Recognizing that many of our ports are already operating at capacity today and feeling the pressure of increased trade, it is not difficult to imagine the capital infrastructure funding that will be required for our ports to respond to the anticipated growth in trade in the coming years.
Patrice Pelletier, CEO of the Montreal Port Authority, told the committee that the authority would need to invest a minimum of $220 million to maintain existing infrastructure and an additional $500 million to make necessary expansions to the port over the next five years, and that is only for the port of Montreal.
Captain Gordon Houston, CEO for the Vancouver Fraser Port Authority, told the committee that this port has $350 million worth of commitments on its $500 million borrowing capacity in addition to a $1.3 billion terminal that is to be built, bringing the total up to somewhere around a $1.7 billion requirement, potentially. Those are the port authority's words, not ours.
These amendments to the Canada Marine Act will also strengthen governance.
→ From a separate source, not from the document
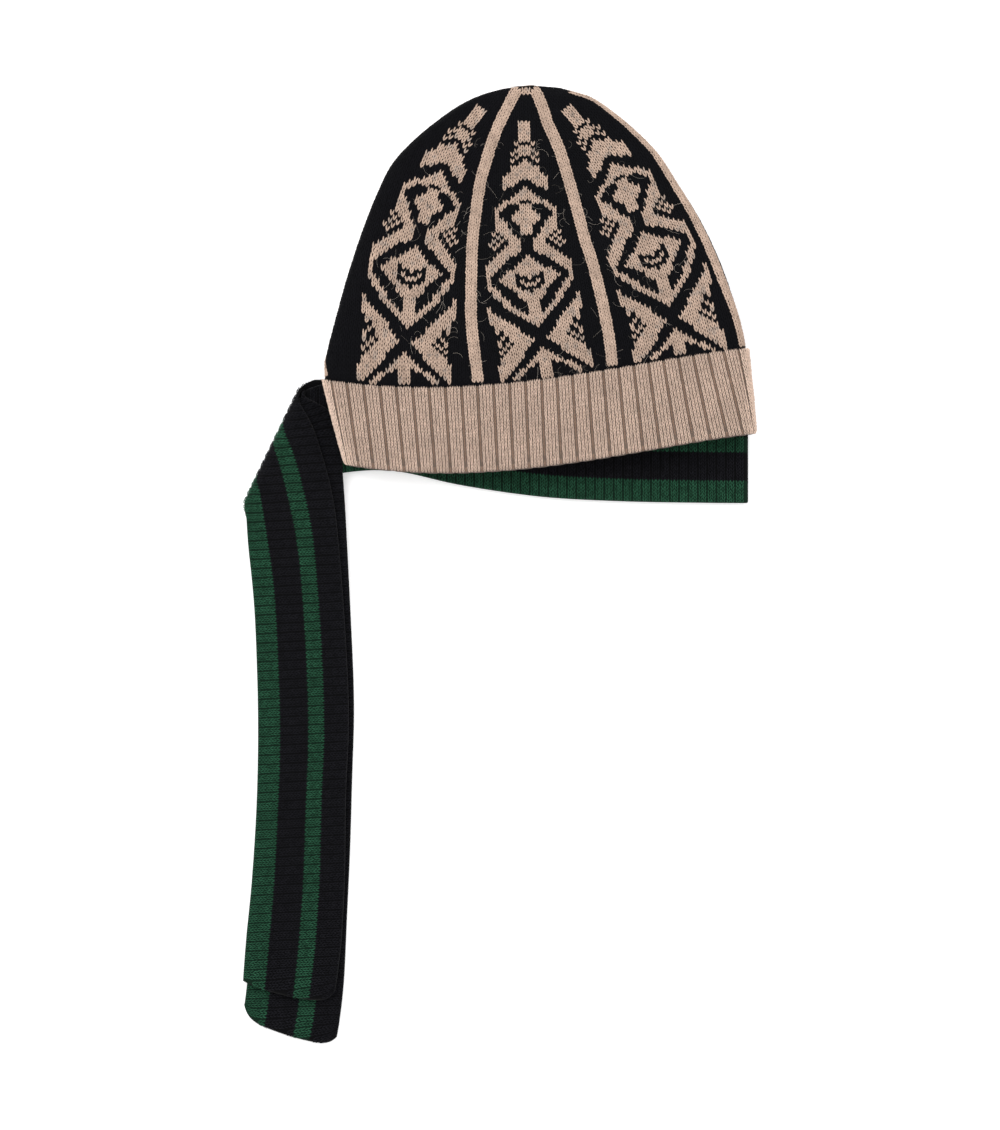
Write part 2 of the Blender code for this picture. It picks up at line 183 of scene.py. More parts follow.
# x (in HAT_WIDTH), y (in HAT_HEIGHT), radius (in HAT_WIDTH), rise (in CROWN_HALF_DEPTH)
CROWN_DENTS = (
    (-0.30, 0.42, 0.14, -0.16),
    (0.05, 0.30, 0.16, 0.14),
    (0.30, 0.48, 0.13, -0.14),
    (-0.16, 0.72, 0.13, 0.12),
    (0.13, 0.78, 0.11, -0.10),
)


def smooth_rows(rows, count):
    """The table's columns at count even steps, on a cubic (Catmull-Rom) through its rows."""
    rows = np.array(rows, float)
    padded = np.vstack([2 * rows[0] - rows[1], rows, 2 * rows[-1] - rows[-2]])
    place = np.linspace(0, len(rows) - 1, count)
    start = np.minimum(place.astype(int), len(rows) - 2)
    t = (place - start)[:, None]
    a, b, c, d = (padded[start + k] for k in range(4))
    return b + 0.5 * t * (c - a + t * (2 * a - 5 * b + 4 * c - d + t * (3 * (b - c) + d - a)))


def rise(x):
    """0 below 0, 1 above 1, and 3 x2 - 2 x3 between."""
    x = np.clip(x, 0, 1)
    return x * x * (3 - 2 * x)


def sag_shape(t):
    """A bow over 0 to 1, t (1 - t) to a power, that is 1 at SAG_PEAK."""
    t = np.clip(t, 0, 1)
    lean = (1 - SAG_PEAK) / SAG_PEAK
    return t * (1 - t) ** lean / (SAG_PEAK * (1 - SAG_PEAK) ** lean)


def hat_base(t, lift):
    """Level of the hat's underside, which lies on the strip and steps up at the left fold."""
    return lift * (BASE_RIGHT + (BASE_LEFT - BASE_RIGHT) * (1 - rise(4 * t)))


def flattened(ring, x, height, side):
    """A place on a flattened loop: x runs along the flat and on round the half round at its end,
    height is over the surface, and side is 1 for the front sheet and -1 for the back one.
    Past the flat by a, the place is at angle a / reach round a circle of radius reach + height."""
    left_x, left_y, right_x, right_y, sag, reach, inset, centre, lift, dent = ring
    half = np.hypot(right_x - left_x, right_y - left_y) / 2
    local = (x - (left_x + right_x) / 2) * 2 * half / (right_x - left_x)
    flat = half - inset
    past = np.abs(local) - flat
    angle = np.clip(past / reach, 0, math.pi)
    over = np.maximum(past - math.pi * reach, 0)
    across = np.minimum(np.abs(local), flat) + (reach + height) * np.sin(angle) - over
    t = (np.sign(local) * across / half + 1) / 2
    upward = side * np.cos(angle)
    spot_x = left_x + t * (right_x - left_x)
    spot_y = left_y + t * (right_y - left_y) - sag * sag_shape(t)
    level = hat_base(t, lift) + centre + (reach + height) * upward
    return spot_x, spot_y, level, upward, dent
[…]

It is hard to argue against strengthening long term stability and continuity in the governance of our Canada port authorities.
Although the Canada Marine Act already allows for amalgamation of ports, as was evidenced in the recently amalgamated Vancouver Fraser Port Authority which we see as being very successful in meeting the demands of international trade, it is recognized that certain amendments would make future amalgamations easier and these amendments are welcomed. When a strong business case exists for the amalgamation of ports in the future, Bill C-23 would ensure that the process is clear and the transition transparent and streamlined.
In conclusion, Bill C-23 is extremely important. The ports have been waiting for these changes and are encouraging all parties, from the Liberals to the Bloc to the NDP, to pass this bill as soon as possible. I would, therefore, encourage all members in the House to pass this bill as quickly as possible, so that our colleagues in the Senate can start the process of reviewing this bill without any delay and we can get one step closer to this bill, a very important bill and the future of our economic prosperity, becoming law.